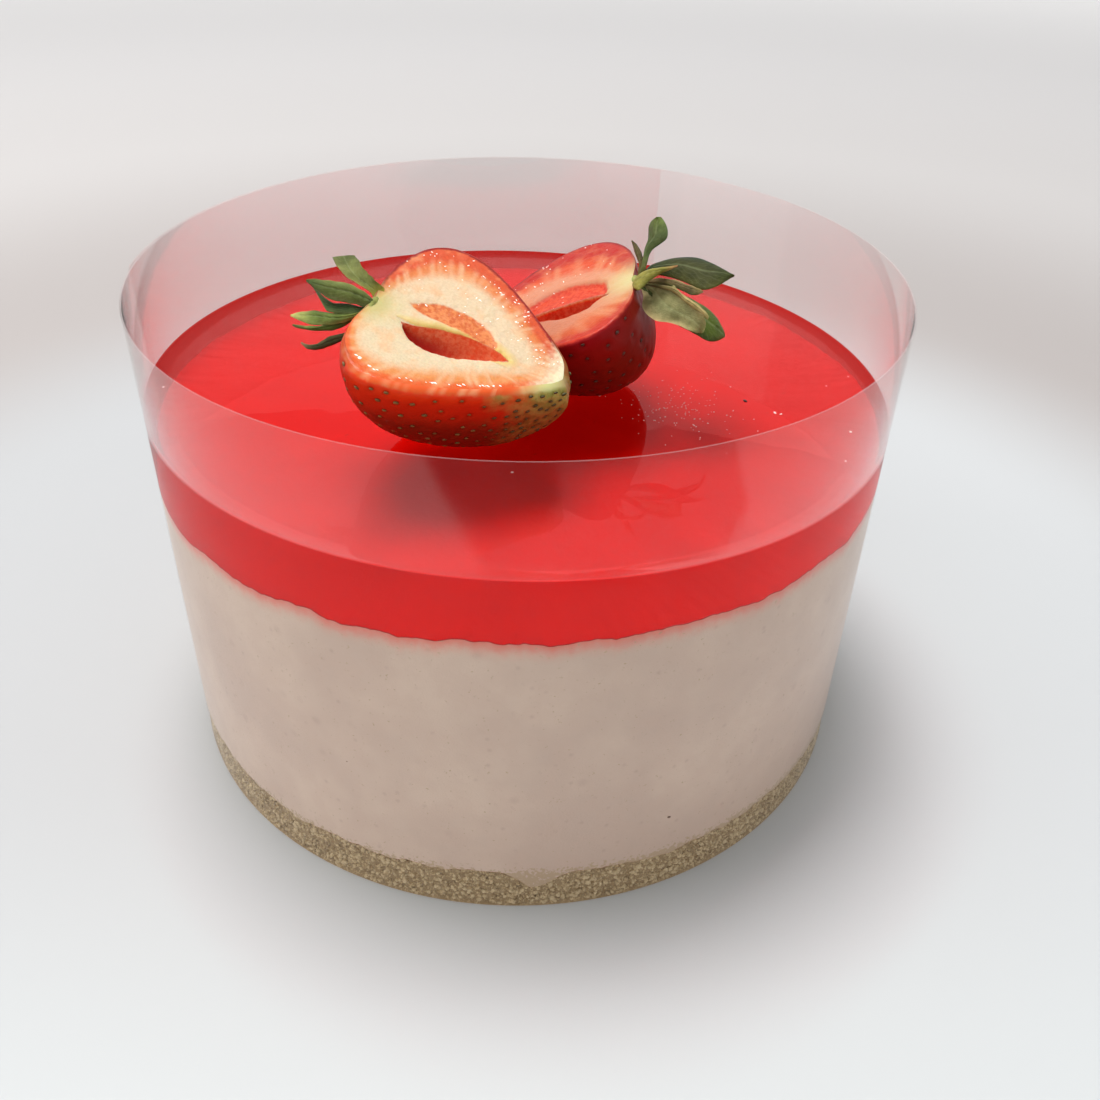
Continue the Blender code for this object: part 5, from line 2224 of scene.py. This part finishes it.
BACK_LEAVES = (
    Leaf(
        (
            -18.3, 4.7, 1.0, -19.3, 3.2, 1.9, -20.3, 1.4, 2.9, -21.1, 0.2, 3.9, -21.7, -0.7, 4.9,
            -22.1, -1.8, 5.9, -23.1, -1.9, 7.0, -24.4, 0.1, 8.0,
        ),
        (
            -19.3, 5.9, 1.0, -20.0, 4.5, 1.9, -20.7, 3.3, 2.7, -21.8, 3.3, 3.7, -24.3, 4.7, 4.7,
            -25.6, 5.8, 5.7, -25.8, 2.1, 6.7, -25.2, -0.1, 7.6,
        ),
        0.5, 0.15,
        ((83, 97, 55), (66, 79, 41), (72, 90, 51), (112, 106, 51), (106, 122, 56)), 0.12,
    ),
    Leaf(
        (
            -18.4, 2.7, 1.4, -18.3, 1.7, 2.3, -18.2, 0.3, 3.1, -18.2, -1.1, 3.8, -18.2, -1.9, 4.6,
        ),
        (
            -19.2, 3.4, 1.4, -19.5, 2.4, 2.3, -19.5, 1.1, 3.1, -19.1, -0.8, 3.9, -18.4, -2.1, 4.6,
        ),
        0.2, 0.05,
        ((91, 78, 47), (104, 83, 55), (66, 61, 36), (121, 102, 55), (79, 66, 43)), 0.08,
    ),
    Leaf(
        (
            -19.0, -0.0, -2.0, -21.1, 0.4, -3.0, -23.3, 1.0, -4.1, -25.1, 2.7, -5.0,
            -26.8, 5.3, -5.7, -28.5, 7.4, -6.4, -30.9, 6.0, -7.0, -32.9, 3.9, -7.6,
            -34.5, 1.9, -8.2,
        ),
        (
            -19.4, -2.0, -1.2, -21.5, -2.9, -1.9, -23.6, -4.0, -2.5, -25.7, -4.8, -3.2,
            -28.0, -4.1, -3.9, -29.9, -2.5, -4.6, -31.6, -0.5, -5.5, -33.2, 1.7, -6.4,
            -34.6, 3.4, -7.4,
        ),
        0.9, 0.20,
        ((64, 66, 30), (92, 92, 46), (34, 56, 34), (42, 60, 34), (68, 78, 40)), 0.10,
    ),
    Leaf(
        (
            -16.8, 11.8, 0.6, -17.9, 11.6, 0.6, -18.9, 10.4, 0.6, -20.3, 8.6, 0.4, -22.0, 7.6, 0.2,
            -23.8, 5.7, -0.5, -25.0, 4.0, -1.2,
        ),
        (
            -16.5, 8.7, 1.0, -17.5, 6.8, 1.3, -19.2, 6.6, 1.6, -20.9, 6.5, 1.3, -22.7, 6.9, 1.0,
            -24.0, 5.5, 0.0, -25.1, 3.8, -1.0,
        ),
        0.5, 0.08,
        ((140, 133, 59), (114, 112, 44), (180, 166, 85), (167, 155, 74), (195, 130, 85)), 0.10,
    ),
    Leaf(
        (
            -21.4, 7.4, -1.6, -22.9, 8.6, -2.3, -24.1, 9.6, -3.0, -25.6, 11.3, -3.8,
            -27.1, 12.2, -4.5, -28.1, 10.1, -5.2,
        ),
        (
            -21.9, 6.5, -1.2, -23.4, 7.1, -1.8, -24.8, 8.2, -2.4, -26.3, 9.8, -3.0,
            -27.5, 10.5, -3.8, -28.3, 10.3, -4.8,
        ),
        0.3, 0.15,
        ((98, 83, 50), (79, 88, 52), (180, 154, 100), (121, 97, 62), (151, 130, 78)), 0.15,
    ),
    Leaf(
        (
            -17.9, 6.9, -2.4, -16.7, 9.2, -3.5, -17.1, 11.4, -4.6, -18.5, 13.4, -5.7,
            -20.6, 13.8, -6.9, -22.5, 15.1, -8.0, -24.2, 16.1, -9.2, -25.7, 15.4, -10.4,
        ),
        (
            -20.8, 6.4, -0.8, -22.7, 6.6, -1.7, -23.8, 10.0, -2.7, -24.9, 11.7, -3.9,
            -26.2, 13.6, -5.1, -27.2, 15.3, -6.5, -27.5, 16.0, -8.2, -26.1, 16.5, -9.8,
        ),
        -0.8, 0.55,
        ((140, 138, 92), (196, 172, 120), (168, 158, 108), (156, 140, 94), (148, 148, 94)), 0.34,
    ),
    Leaf(
        (
            -22.4, 9.4, -2.6, -23.6, 10.8, -3.6, -24.4, 11.9, -4.9, -25.7, 13.9, -5.6,
            -26.9, 15.2, -7.0, -27.5, 15.9, -8.0,
        ),
        (
            -22.9, 8.9, -2.0, -24.2, 10.2, -3.0, -25.0, 11.4, -4.1, -26.3, 13.2, -4.9,
            -27.5, 14.9, -6.3, -28.0, 15.6, -7.6,
        ),
        0.35, 0.15,
        ((180, 161, 106), (142, 126, 78), (195, 173, 117), (57, 54, 31), (167, 152, 97)), 0.20,
    ),
    Leaf(
        (
            -20.3, 11.9, -6.4, -21.8, 13.7, -7.8, -23.4, 14.6, -9.1, -24.8, 15.2, -10.5,
            -25.8, 15.4, -11.9, -27.0, 14.8, -13.3, -28.2, 12.8, -14.6, -29.0, 9.2, -16.0,
        ),
        (
            -23.5, 6.4, -5.0, -25.1, 6.7, -6.5, -26.4, 7.0, -8.1, -27.5, 6.8, -9.6,
            -28.5, 7.6, -11.0, -29.2, 8.6, -12.5, -29.4, 9.6, -14.1, -29.3, 9.8, -15.6,
        ),
        0.6, 0.20,
        ((79, 94, 31), (63, 73, 24), (106, 118, 51), (66, 76, 30), (93, 104, 38)), 0.14,
    ),
)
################
> Exercise requirements: Reproduce the complete set of lines precisely as supplied.

> Solution:
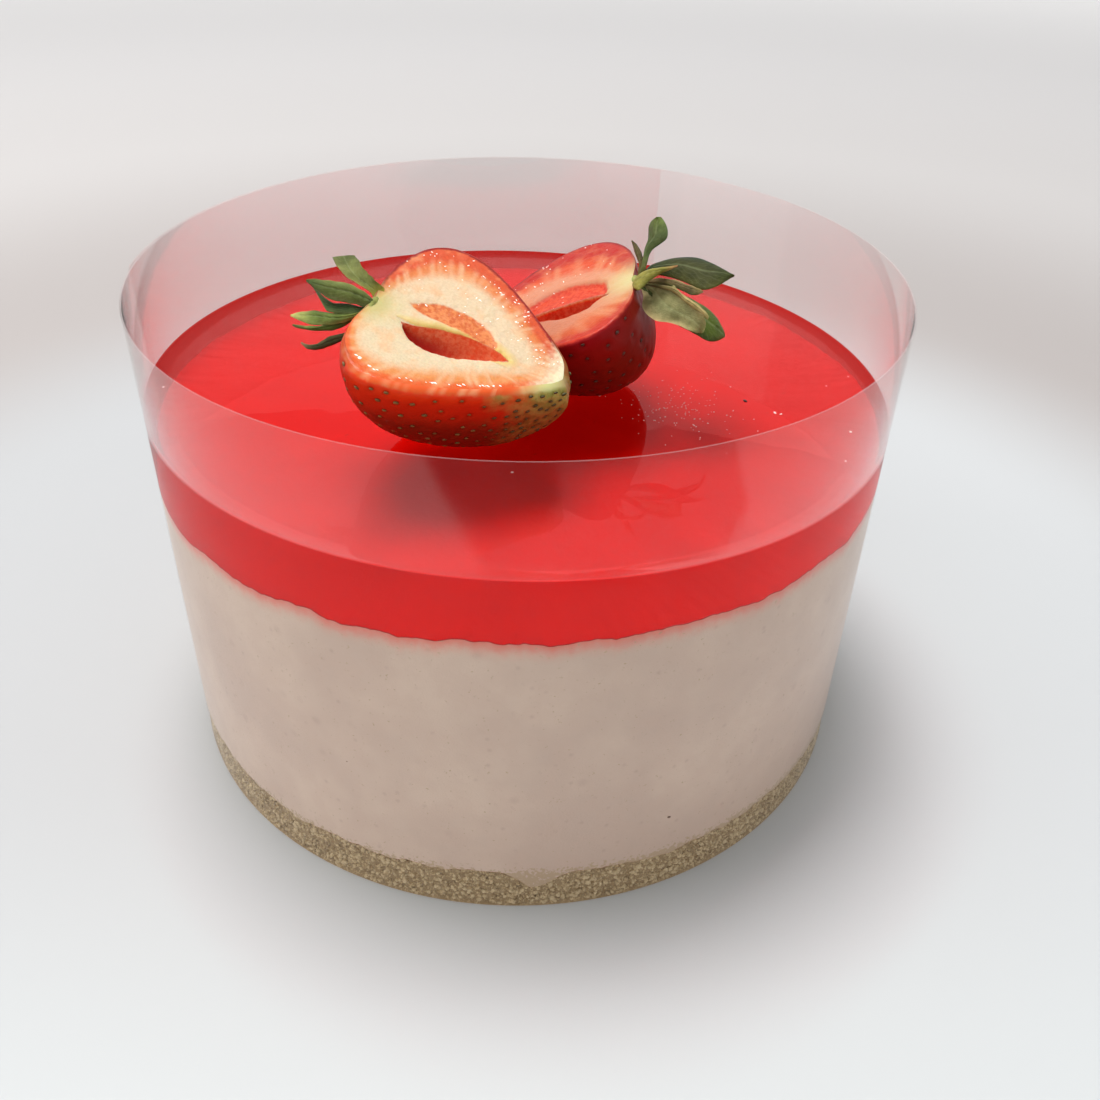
Continue the Blender code for this object: part 5, from line 2224 of scene.py. This part finishes it.
BACK_LEAVES = (
    Leaf(
        (
            -18.3, 4.7, 1.0, -19.3, 3.2, 1.9, -20.3, 1.4, 2.9, -21.1, 0.2, 3.9, -21.7, -0.7, 4.9,
            -22.1, -1.8, 5.9, -23.1, -1.9, 7.0, -24.4, 0.1, 8.0,
        ),
        (
            -19.3, 5.9, 1.0, -20.0, 4.5, 1.9, -20.7, 3.3, 2.7, -21.8, 3.3, 3.7, -24.3, 4.7, 4.7,
            -25.6, 5.8, 5.7, -25.8, 2.1, 6.7, -25.2, -0.1, 7.6,
        ),
        0.5, 0.15,
        ((83, 97, 55), (66, 79, 41), (72, 90, 51), (112, 106, 51), (106, 122, 56)), 0.12,
    ),
    Leaf(
        (
            -18.4, 2.7, 1.4, -18.3, 1.7, 2.3, -18.2, 0.3, 3.1, -18.2, -1.1, 3.8, -18.2, -1.9, 4.6,
        ),
        (
            -19.2, 3.4, 1.4, -19.5, 2.4, 2.3, -19.5, 1.1, 3.1, -19.1, -0.8, 3.9, -18.4, -2.1, 4.6,
        ),
        0.2, 0.05,
        ((91, 78, 47), (104, 83, 55), (66, 61, 36), (121, 102, 55), (79, 66, 43)), 0.08,
    ),
    Leaf(
        (
            -19.0, -0.0, -2.0, -21.1, 0.4, -3.0, -23.3, 1.0, -4.1, -25.1, 2.7, -5.0,
            -26.8, 5.3, -5.7, -28.5, 7.4, -6.4, -30.9, 6.0, -7.0, -32.9, 3.9, -7.6,
            -34.5, 1.9, -8.2,
        ),
        (
            -19.4, -2.0, -1.2, -21.5, -2.9, -1.9, -23.6, -4.0, -2.5, -25.7, -4.8, -3.2,
            -28.0, -4.1, -3.9, -29.9, -2.5, -4.6, -31.6, -0.5, -5.5, -33.2, 1.7, -6.4,
            -34.6, 3.4, -7.4,
        ),
        0.9, 0.20,
        ((64, 66, 30), (92, 92, 46), (34, 56, 34), (42, 60, 34), (68, 78, 40)), 0.10,
    ),
    Leaf(
        (
            -16.8, 11.8, 0.6, -17.9, 11.6, 0.6, -18.9, 10.4, 0.6, -20.3, 8.6, 0.4, -22.0, 7.6, 0.2,
            -23.8, 5.7, -0.5, -25.0, 4.0, -1.2,
        ),
        (
            -16.5, 8.7, 1.0, -17.5, 6.8, 1.3, -19.2, 6.6, 1.6, -20.9, 6.5, 1.3, -22.7, 6.9, 1.0,
            -24.0, 5.5, 0.0, -25.1, 3.8, -1.0,
        ),
        0.5, 0.08,
        ((140, 133, 59), (114, 112, 44), (180, 166, 85), (167, 155, 74), (195, 130, 85)), 0.10,
    ),
    Leaf(
        (
            -21.4, 7.4, -1.6, -22.9, 8.6, -2.3, -24.1, 9.6, -3.0, -25.6, 11.3, -3.8,
            -27.1, 12.2, -4.5, -28.1, 10.1, -5.2,
        ),
        (
            -21.9, 6.5, -1.2, -23.4, 7.1, -1.8, -24.8, 8.2, -2.4, -26.3, 9.8, -3.0,
            -27.5, 10.5, -3.8, -28.3, 10.3, -4.8,
        ),
        0.3, 0.15,
        ((98, 83, 50), (79, 88, 52), (180, 154, 100), (121, 97, 62), (151, 130, 78)), 0.15,
    ),
    Leaf(
        (
            -17.9, 6.9, -2.4, -16.7, 9.2, -3.5, -17.1, 11.4, -4.6, -18.5, 13.4, -5.7,
            -20.6, 13.8, -6.9, -22.5, 15.1, -8.0, -24.2, 16.1, -9.2, -25.7, 15.4, -10.4,
        ),
        (
            -20.8, 6.4, -0.8, -22.7, 6.6, -1.7, -23.8, 10.0, -2.7, -24.9, 11.7, -3.9,
            -26.2, 13.6, -5.1, -27.2, 15.3, -6.5, -27.5, 16.0, -8.2, -26.1, 16.5, -9.8,
        ),
        -0.8, 0.55,
        ((140, 138, 92), (196, 172, 120), (168, 158, 108), (156, 140, 94), (148, 148, 94)), 0.34,
    ),
    Leaf(
        (
            -22.4, 9.4, -2.6, -23.6, 10.8, -3.6, -24.4, 11.9, -4.9, -25.7, 13.9, -5.6,
            -26.9, 15.2, -7.0, -27.5, 15.9, -8.0,
        ),
        (
            -22.9, 8.9, -2.0, -24.2, 10.2, -3.0, -25.0, 11.4, -4.1, -26.3, 13.2, -4.9,
            -27.5, 14.9, -6.3, -28.0, 15.6, -7.6,
        ),
        0.35, 0.15,
        ((180, 161, 106), (142, 126, 78), (195, 173, 117), (57, 54, 31), (167, 152, 97)), 0.20,
    ),
    Leaf(
        (
            -20.3, 11.9, -6.4, -21.8, 13.7, -7.8, -23.4, 14.6, -9.1, -24.8, 15.2, -10.5,
            -25.8, 15.4, -11.9, -27.0, 14.8, -13.3, -28.2, 12.8, -14.6, -29.0, 9.2, -16.0,
        ),
        (
            -23.5, 6.4, -5.0, -25.1, 6.7, -6.5, -26.4, 7.0, -8.1, -27.5, 6.8, -9.6,
            -28.5, 7.6, -11.0, -29.2, 8.6, -12.5, -29.4, 9.6, -14.1, -29.3, 9.8, -15.6,
        ),
        0.6, 0.20,
        ((79, 94, 31), (63, 73, 24), (106, 118, 51), (66, 76, 30), (93, 104, 38)), 0.14,
    ),
)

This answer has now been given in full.